**What is asked:** Set down the material exactly as given, please, from its first line through the line that includes "const TORSO_BOXINESS = 0.92;".

___

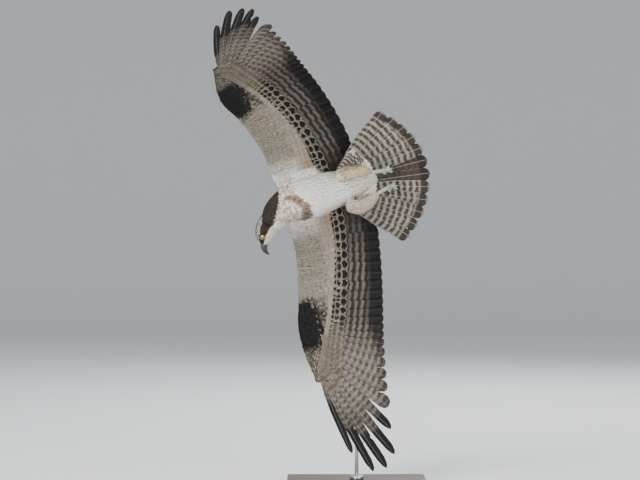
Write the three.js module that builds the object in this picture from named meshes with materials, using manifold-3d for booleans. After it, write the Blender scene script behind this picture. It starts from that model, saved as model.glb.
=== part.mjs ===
// An osprey in a steep banked turn, looking straight down, life size, held from behind by a plain stand.
// Millimetres, +Z up, with the origin at the middle of the underside of the stand's base.
//
// The bird is modelled in its own frame, with x forward, y to its left and z towards its back, and its
// group then turns it into the bank. Each wing is laid out flat, as if spread on a table, and a bend
// along the span lifts the arm and lets the hand droop.
import * as THREE from "three";
import { mergeVertices } from "three/addons/utils/BufferGeometryUtils.js";
import Module from "manifold-3d";

const wasm = await Module();
wasm.setup();

// Driving dimensions
const DEGREE = Math.PI / 180;
const GAP = 0.3; // clearance between pieces that touch

const FLIGHT = {
  heading: 178, // degrees, the way the bill's end of the body points, seen from above
  dive: 17, // nose down
  bank: 65, // left wing up, so that the belly faces the viewer
  height: 879, // body axis above the floor
  offset: [-118, -90], // body axis from the middle of the base
};

// Torso sections: along the body, half width, back above the axis, belly below it
const TORSO = [
  [138, 30, 26, 28],
  [112, 46, 34, 41],
  [72, 60, 40, 57],
  [20, 63, 42, 62],
  [-45, 59, 38, 55],
  [-100, 47, 31, 41],
  [-150, 33, 22, 27],
  [-190, 17, 12, 14],
];
const TORSO_BOXINESS = 0.92; // 1 is an ellipse

// The neck's middle line, which turns to the bird's right, and its half widths there
const NECK_LINE = [
  [90, 0, -6],
  [118, -8, -8],
  [141, -27, -10],
  [160, -45, -11],
];
const NECK_HALVES = [50, 46, 41, 33];
const NECK_CUT = 108; // where the neck leaves the torso, along the body

// The head looks to the bird's right, with its left side towards the belly
const HEAD = {
  centre: [179, -55, -12],
  turn: 58, // degrees to the right of the body's own heading
  lift: 18, // degrees that the bill's end rises towards the belly side
  cut: -20, // where the head leaves the neck, along its own axis
};
// Head sections: along the head, half width, crown above its axis, throat below it
const SKULL = [
  [-46, 15, 15, 20],
  [-36, 21, 22, 29],
  [-16, 26, 28, 35],
  [4, 27, 29, 36],
  [18, 24.5, 25.5, 32],
  [30, 18.5, 19.5, 25],
  [40, 12.5, 11.5, 18.5],
  [45, 9.5, 7, 14],
];
const EYE = { along: 20, up: 5, out: 16.5, radius: 9 };
const LID = { radius: 8.2, thickness: 1.5 };
const BILL = {
  // middle line of the hooked upper half: along the head, up
  line: [
    [34, -4],
    [46, -7],
    [55, -11],
    [62, -18],
    [66.5, -26],
    [66.5, -32],
  ],
  half: [9.5, 8.8, 7.6, 5.6, 2.6, 0.7],
  lower: [
    [33, -14],
    [46, -15],
    [57, -18],
  ],
  lowerHalf: [7.2, 6.4, 2.2],
};

// A wing laid flat, in the forward and outward directions. The fleshy core runs from the leading edge
// back to where the coverts end; rows are leading edge, rear of the core, half the thickness.
const CORE = [
  [128, 10, -30, 12, 17],
  [153, 62, 22, 66, 15],
  [160, 170, 36, 182, 11],
  [189, 290, 76, 318, 9],
  [218, 378, 108, 412, 7.5],
  [223, 450, 130, 484, 5.5],
  [214, 532, 160, 548, 3.2],
];
// Flight feathers: where the shafts leave the bone and where they end, from the innermost to the tenth
// primary, with half the width at the middle of each
const REMIGES = {
  count: 28,
  roots: [
    [34, 26],
    [46, 110],
    [64, 200],
    [92, 290],
    [124, 372],
    [146, 416],
    [164, 452],
    [180, 484],
    [196, 510],
  ],
  tips: [
    [-96, 26],
    [-103, 130],
    [-86, 240],
    [-62, 342],
    [-37, 432],
    [-12, 520],
    [18, 640],
    [60, 800],
    [164, 766],
  ],
};
const PRIMARIES = [
  // tips of the outer five primaries, from the sixth to the tenth, and half their width near the tip
  [36, 724, 13],
  [50, 800, 12],
  [84, 836, 12],
  [122, 837, 11],
  [174, 772, 12],
];
const VANE = { thickness: 0.8, step: 1.3, tier: 2.7 };
const WING = {
  root: 14, // height of the flat wing over the body axis
  back: 43, // how far behind the body's middle the flat wing's own origin lies
  camber: 14,
  camberMiddle: 60,
  camberHalf: 150,
};
const CHORD = { left: 0.965, right: 1 }; // the left wing's feathers are a little more folded
const CHORD_LINE = 60;
const SWEEP = { left: 0.055, right: 0 }; // how far each millimetre of the hand lies further back
const WRIST_OUT = 400;
// The bend along the span: distance out, and the slope there in degrees, up being positive
const BEND = {
  left: [
    [0, 2],
    [200, -8],
    [420, -35],
    [840, -50],
  ],
  right: [
    [0, 0],
    [200, -8],
    [420, -26],
    [840, -32],
  ],
};
const TAIL = {
  apex: [-22, 12], // the point that the fan spreads from
  middle: -4, // degrees that the fan's middle leans to the bird's right
  half: 43, // degrees from the middle to the outermost shaft
  root: 128, // from the apex to where the shafts leave the rump
  base: -7, // height of the fan at its root, over the body axis
  reach: 315, // from the apex to the middle tips
  outerReach: 288,
  pairs: 6,
  halfWidth: 22,
  rump: [84, 168], // how far from the apex the fleshy rump and its short coverts reach
  droop: 4, // degrees
  dome: 16, // how far the fan's sides lie lower than its middle, at its edge
};
const TAIL_COVERTS = { count: 12, reach: 0.5, halfWidth: 17 };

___

**Written answer:**
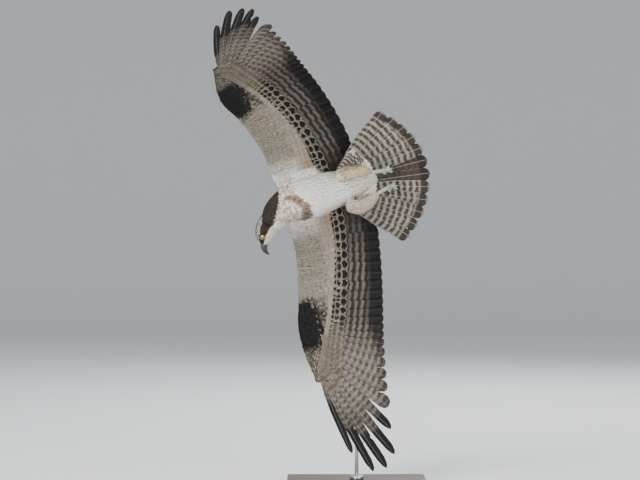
Write the three.js module that builds the object in this picture from named meshes with materials, using manifold-3d for booleans. After it, write the Blender scene script behind this picture. It starts from that model, saved as model.glb.
=== part.mjs ===
// An osprey in a steep banked turn, looking straight down, life size, held from behind by a plain stand.
// Millimetres, +Z up, with the origin at the middle of the underside of the stand's base.
//
// The bird is modelled in its own frame, with x forward, y to its left and z towards its back, and its
// group then turns it into the bank. Each wing is laid out flat, as if spread on a table, and a bend
// along the span lifts the arm and lets the hand droop.
import * as THREE from "three";
import { mergeVertices } from "three/addons/utils/BufferGeometryUtils.js";
import Module from "manifold-3d";

const wasm = await Module();
wasm.setup();

// Driving dimensions
const DEGREE = Math.PI / 180;
const GAP = 0.3; // clearance between pieces that touch

const FLIGHT = {
  heading: 178, // degrees, the way the bill's end of the body points, seen from above
  dive: 17, // nose down
  bank: 65, // left wing up, so that the belly faces the viewer
  height: 879, // body axis above the floor
  offset: [-118, -90], // body axis from the middle of the base
};

// Torso sections: along the body, half width, back above the axis, belly below it
const TORSO = [
  [138, 30, 26, 28],
  [112, 46, 34, 41],
  [72, 60, 40, 57],
  [20, 63, 42, 62],
  [-45, 59, 38, 55],
  [-100, 47, 31, 41],
  [-150, 33, 22, 27],
  [-190, 17, 12, 14],
];
const TORSO_BOXINESS = 0.92; // 1 is an ellipse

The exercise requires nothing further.